Aplastic anemia (AA) is a bone marrow failure syndrome characterized by the reduction or absence of mature hemopoietic progenitors in all cell lineages [1]. Most cases of AA are associated with an aberrant immune response. Cytotoxic T cells (CD8+) are expanded in AA and are involved in the production of proinflammatory cytokines, including interferon (IFN) γ, tumor necrosis factor (TNF) αand interleukin (IL)-1β, which induce immune destruction and apoptosis of hematopoietic progenitor cells [2]. Several studies have confirmed that T helper (Th) cells, including IFNγ-producing (Th1), IL-4-producing and IL-17-producing (Th17) CD4+ T cells, play pivotal roles in autoimmunity [3, 4] and contribute to the pathogenesis of AA. Regulatory T cells (Tregs), specifically expressing CD25 and transcription factor FOXP3, maintain the immunologic self-tolerance and immunosuppression [5, 6]. Intrinsic impairment of Tregs plays a critical role in the pathophysiology of AA [7]. Treg-mediated immunosuppressive strategies should contribute to suppressing excessive Th1 and Th17 immune responses in AA.

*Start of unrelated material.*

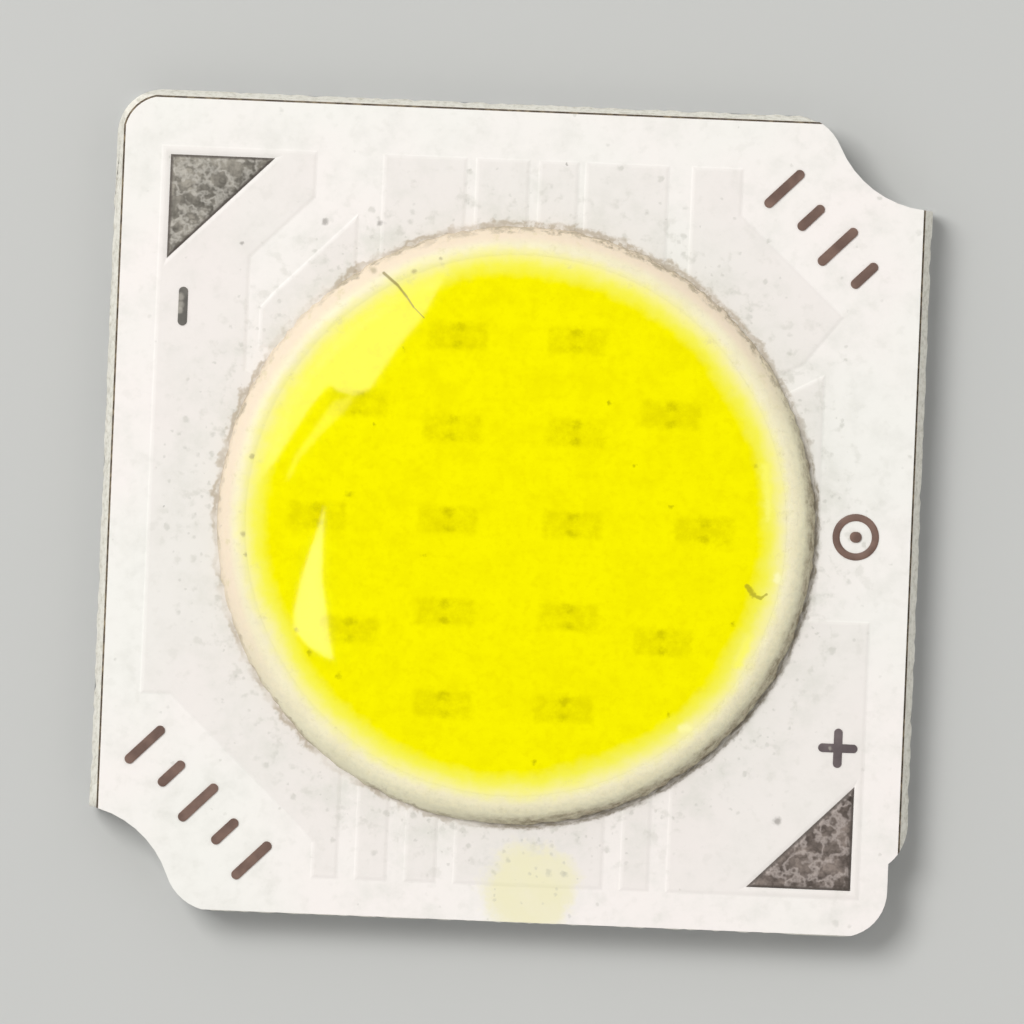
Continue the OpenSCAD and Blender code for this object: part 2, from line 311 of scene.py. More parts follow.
def foot_line(finish):
    """Dirt along the dam's foot: a thin broken line, clumped at the top, and on the lower right a wide
    dark stripe of soil and painted shade
    """
    east = finish.x - dam_centre.x
    north = finish.y - dam_centre.y
    clumps = finish.cloud(6, detail=4, roughness=0.65, seed=24)
    wobble = (finish.cloud(2.5, detail=3, roughness=0.6, seed=21) - 0.5) * 0.14 + (clumps - 0.5) * 0.12
    off = finish.far(dam_centre) - dam_r + wobble
    breaks = finish.cloud(1.1, detail=2, seed=23).rise(0.38, 0.55)
    zigzag = off + (finish.cloud(5.5, detail=2, seed=22) - 0.5) * 0.36
    line = abs(off + 0.02).rise(0.07, 0.02) * (0.1 + breaks * 0.35)
    scribble = abs(zigzag).rise(0.1, 0.01) * (0.2 + breaks * 0.55)
    upper_right = (east + north).rise(1.0, 6.5)
    clumped = abs(off + 0.03).rise(0.14, 0.06) * clumps.rise(0.42, 0.58) * upper_right * 0.8
    around = finish.add("Math", {"operation": "ARCTAN2"}, {0: north, 1: east})
    along = finish.add("CombineXYZ", {}, {0: around * dam_r * 4, 1: finish.far(dam_centre) * 13})
    streaks = finish.add("TexNoise", {}, {"Vector": along, "Scale": 1, "Detail": 4, "Roughness": 0.7})
    # Painted shade with soil: a wide streaky stripe at the foot, kept only on the lower right, the side
    # away from the lamp
    dirt_and_shade_band = off.rise(-0.25, -0.08) * off.rise(0.09, 0.03) * (0.4 + streaks.rise(0.35, 0.62) * 0.6)
    shady = lower_right(finish)
    return (line.most(scribble).most(clumped) * (1 - shady * 0.6)).most(dirt_and_shade_band * shady.rise(0.2, 0.7))


white = Finish("white_mask", Roughness=0.5, Coat_Weight=0.25, Coat_Roughness=0.35)
warmth = white.cloud(0.22, detail=2, seed=4)
mottle = white.cloud(1.6, detail=5, roughness=0.65, seed=9)
fine = white.cloud(9, detail=3, seed=2)
over_copper = white.z.rise(mask_high.z - 0.009, mask_high.z - 0.004)
ground = white.mix(warmth.rise(0.35, 0.65), paint(243, 241, 234), paint(247, 240, 235))
ground = white.mix(mottle.rise(0.4, 0.8) * 0.6, ground, paint(226, 224, 216))
ground = white.mix(over_copper * 0.4, ground, paint(230, 223, 217))

from_dam = white.far(dam_centre) - dam_r
near_dam = from_dam.rise(1.5, 0.0)
soil = near_dam * (mottle.rise(0.45, 0.75) * 0.4 + 0.15)
ground = white.mix(soil, ground, paint(218, 217, 206))
smudges = white.cloud(3.4, detail=3, roughness=0.6, seed=16).rise(0.54, 0.7)
ground = white.mix(smudges * (0.12 + near_dam * 0.34), ground, paint(196, 194, 182))
stain_way = white.far(stain_place) + (mottle - 0.5) * 0.9 + (fine - 0.5) * 0.25
stain = stain_way.rise(stain_r + 0.18, stain_r - 0.25) * (0.6 + mottle * 0.7)
ground = white.mix(stain, ground, paint(239, 233, 196))


def scattered(finish, scale, reach, seed, share):
    """Soft specks with ragged outlines; share is how much of the cells hold one, a value or a number"""
    place = finish.place_near(scale, seed)
    near = finish.add("TexVoronoi", {}, {"Vector": place, "Scale": scale}, "Distance")
    own = finish.add("TexVoronoi", {}, {"Vector": place, "Scale": scale}, "Color")
    chance = finish.add("SeparateColor", {}, {0: own}, 0)
    size = 0.4 + finish.add("SeparateColor", {}, {0: own}, 1) * 0.6
    return (near / size).rise(reach, reach * 0.35) * (chance + share - 1).rise(0.0, 0.03)


specks = scattered(white, 4, 0.4, 6, 0.04 + near_dam * 0.34 + stain * 0.1)
ground = white.mix(specks * 0.32, ground, paint(166, 166, 152))
small_specks = scattered(white, 8, 0.45, 2, 0.03 + near_dam * 0.22 + stain * 0.2)
ground = white.mix(small_specks * 0.28, ground, paint(170, 168, 156))
dark_specks = scattered(white, 1.7, 0.1, 1, 0.05)
ground = white.mix(dark_specks * 0.6, ground, paint(122, 118, 108))


def flecked(finish, tone, colour, share, core, pull, spots):
    """Single flecks over a tone, each a place and a radius; core is the share of it that is darkest"""
    for east, north, size in spots:
        fleck = finish.far((east, north)) + pull
        tone = finish.mix(fleck.rise(size, size * core) * share, tone, colour)
    return tone


fleck_pull = (fine - 0.5) * 0.12 + (mottle - 0.5) * 0.1
ground = flecked(white, ground, paint(120, 114, 106), 0.6, 0.3, fleck_pull, [
    (-3.62, 5.18, 0.09), (-2.62, 5.19, 0.08), (5.1, -5.42, 0.11), (-5.12, 4.72, 0.06),
])
# Painted shade: the foot soil on the mask is darker and a little stronger on the dam's lower right, the
# side away from the lamp
brown = white.mix(lower_right(white), paint(162, 142, 108), paint(124, 114, 94))
ground = white.mix(foot_line(white) * (0.8 + lower_right(white) * 0.12), ground, brown)
white.feed("Base Color", ground)
white.feed("Roughness", 0.42 + mottle * 0.2)
white.bump(mottle * 0.6 + fine * 0.4, 0.006)

# The ink flows down to a soft slope at each edge of the copper
slope_step = 0.035
top_z = mask_high.z - 0.001
levelled = start_from("solder_mask", "mask_levelled")
bpy.ops.mesh.select_mode(type="FACE")
bpy.ops.mesh.select_all(action="DESELECT")
bpy.ops.object.mode_set(mode="OBJECT")
for face in levelled.data.polygons:
    face.select = face.normal.z > 0.9 and face.center.z > top_z * mm
for drop in (0.0105, 0.004):
    bpy.ops.object.mode_set(mode="EDIT")
    bpy.ops.mesh.inset(thickness=slope_step * mm, use_even_offset=True)
    bpy.ops.object.mode_set(mode="OBJECT")
    inner = {index for face in levelled.data.polygons if face.select for index in face.vertices}
    for vertex in levelled.data.vertices:
        if vertex.index not in inner and vertex.co.z > top_z * mm:
            vertex.co.z = (mask_high.z - drop) * mm
coat(levelled, white)
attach(levelled, "root")
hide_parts("solder_mask")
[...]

AA is an immune-mediated bone marrow failure syndrome. The pathophysiology of AA occurs via immune destruction in HSCs attacked by CD8+ cytotoxic T cells (CTLs), CD4+ Th1 and Th17 cells [26, 27]. CTLs produce pro-inflammatory cytokines, including IFNγ and TNFα, to activate the Fas-dependent pathway to induce the apoptosis of CD34+ HSCs [2]. A proper balance between Th1 and Th2 is important in maintaining the homeostasis of hemopoietic progenitor cells. Untreated AA patients have a higher proportion of Th1 cells, which produce IFNγ and IL-2, due to a shift in the IFNγ/IL-4 ratio induced by the immune response [28]. Aberrant activated Th1 cells also secrete IFNγ and TNFα, contributing to the immune attack of HSCs and inhibiting hematopoietic colony formation [29]. The impaired function of CD4+CD25+Foxp3+ Tregs has been confirmed to contribute to the pathogenesis of autoimmune diseases including AA [30]. Tregs appear to have intrinsic impairment of functions of suppressing normal effector T cell effects and the production of IFNγ in patients with AA [31, 32]. The Treg-mediated immunosuppressive strategy is beneficial to suppress excessive Th immune response in AA [7]. Th17 cells specifically secreting IL-17 were expanded in the acquired AA, which was correlated with the severity of this disease. The expansion of Th17 cells correlated with the depletion of Tregs and showed a reciprocal function between Th17 and Tregs, contributing to the autoimmune process of AA [27]. The combination of Th1 and Th17 expansion and the decrease in the Th2 and Tregs immunophenotype and function contributed to the hematopoietic failure induced by the immune attack on the bone marrow [33].

Our sudy confirmed that DGBX treatment could decrease the proliferation and differentiation of effector T cells and impair Treg-mediated immunosuppressive functions. DGBX treatment inhibited the activiation of the Jak/Stat signaling pathway by regulating the expression of key molecules and contributed to the repair of aberrant immune responses and deficiencies in hematopoietic cells. These results suggest that DGBX might be tried in a randomized study for AA, although more data on the possible side effects and doses in humans are needed. The hope is that DGXB could eventually be used against AA in modern complementary and alternative immunosuppressive therapeutics.